The words, uttered by a handful of students, wounded deeply.
“Immigrant,” with the F-word attached.
She didn’t say anything at first, she says, because she didn’t recognize it as bullying or racism. “Since I didn’t recognize the situation for what it was, I didn’t know how to protect or defend myself.”
But she learned, with the support of her family and longtime counselor.
“We’ve always tried to instill confidence in her as a person,” Sharon says. “She’s just great at internalizing the positive things that you say and the positive things you put out there for her.”
Through all this and through her history classes, Wenxia has discovered she’s not been alone in her experience.
Humanity’s flaw, she says, is we judge as soon as we see.
“It’s not just Asian. It’s African-American. It’s Hispanic. It’s all different races. ... It’s always been a problem in this country,” dating back through the ages and various immigrant populations.

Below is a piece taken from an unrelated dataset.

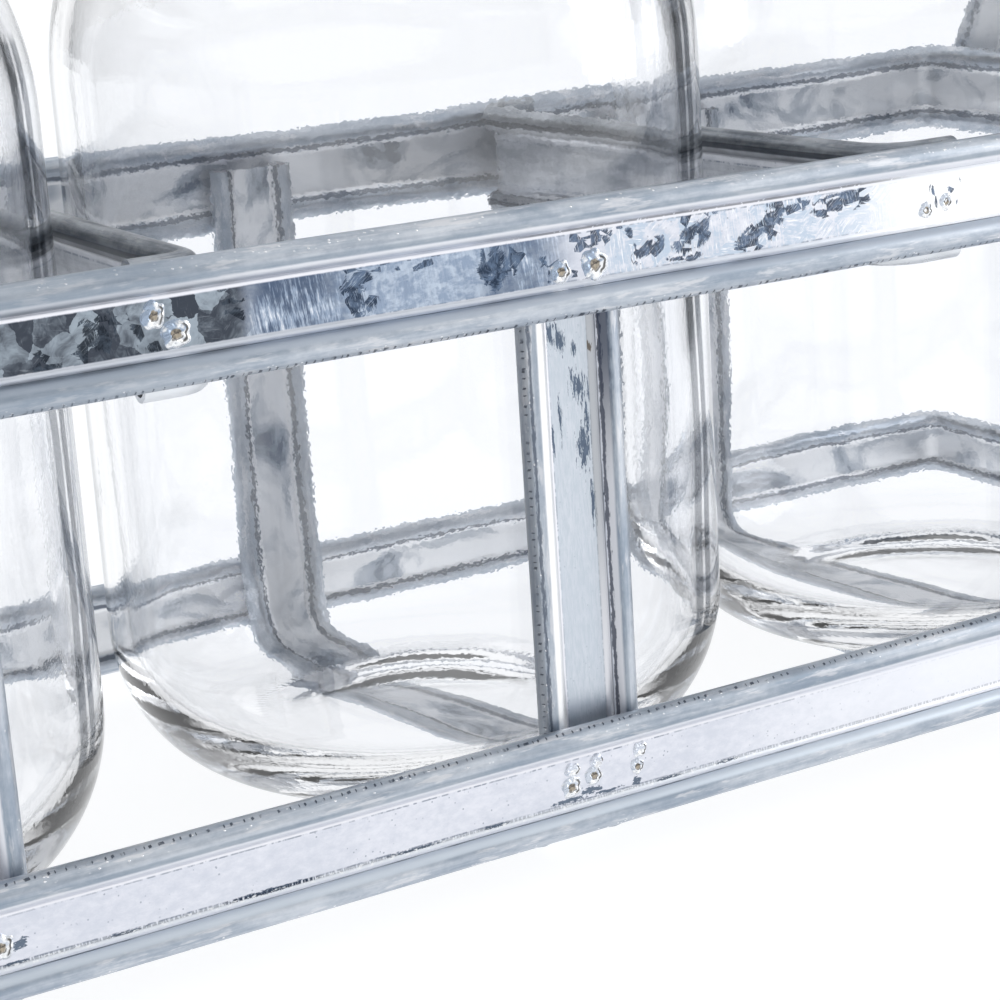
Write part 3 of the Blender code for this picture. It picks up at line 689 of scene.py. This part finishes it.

And even though she’s never been prone to stereotyping or making jokes about a person’s ethnicity, “it makes me really think twice before I speak,” Wenxia says. “I have before thought things that were judgmental … so now I think twice about what I’m saying. I’m also more aware when other people are doing this kind of stuff verbally and I can tell them to knock it off.”

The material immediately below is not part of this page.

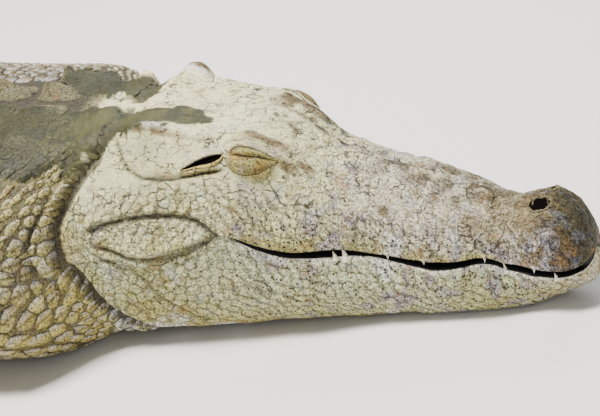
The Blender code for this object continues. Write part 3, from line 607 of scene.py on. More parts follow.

Her message is simple: Learn acceptance.
Wenxia is in a good place.
She is more confident at a different high school this year. She has challenging academic classes. She has goals. She has a good group of friends on whom she can depend. And as always, she has her family.
“I know who I am and if someone wants to judge me for that … it’s not right, but it’s not on me.”
She is learning Chinese. She wants to travel everywhere. But one day, she’d like to return to China, to discover the piece of her left behind, and possibly search for her parents, find the answer to why they gave her up.
She wants to change the world, help people see their worth.
Her voice trembles just a bit. “Even if that means one person, even if I just change one person, that would mean the world to me.”
Sharon often thinks about Wenxia’s mother in China.
“I don’t know why her mom had to lose her in order for us to get her.” Emotion clouds her voice. “What a brave woman she was to let that child go. Taking your 3-year-old by the hand and leading her someplace and knowing you’ll probably never see her again. … That shows how much she loved her.”
The details of that day are fuzzy in Wenxia’s mind.
She remembers only she was never alone at the bus stop and someone’s hand held hers the entire time.
That day, the day she was found, became her birthday.
That’s not your average birthday.
It’s a particularly special day, a day worthy of great celebration for a little girl who would get that chance to change the world by standing up to intolerance and teaching us what she had learned.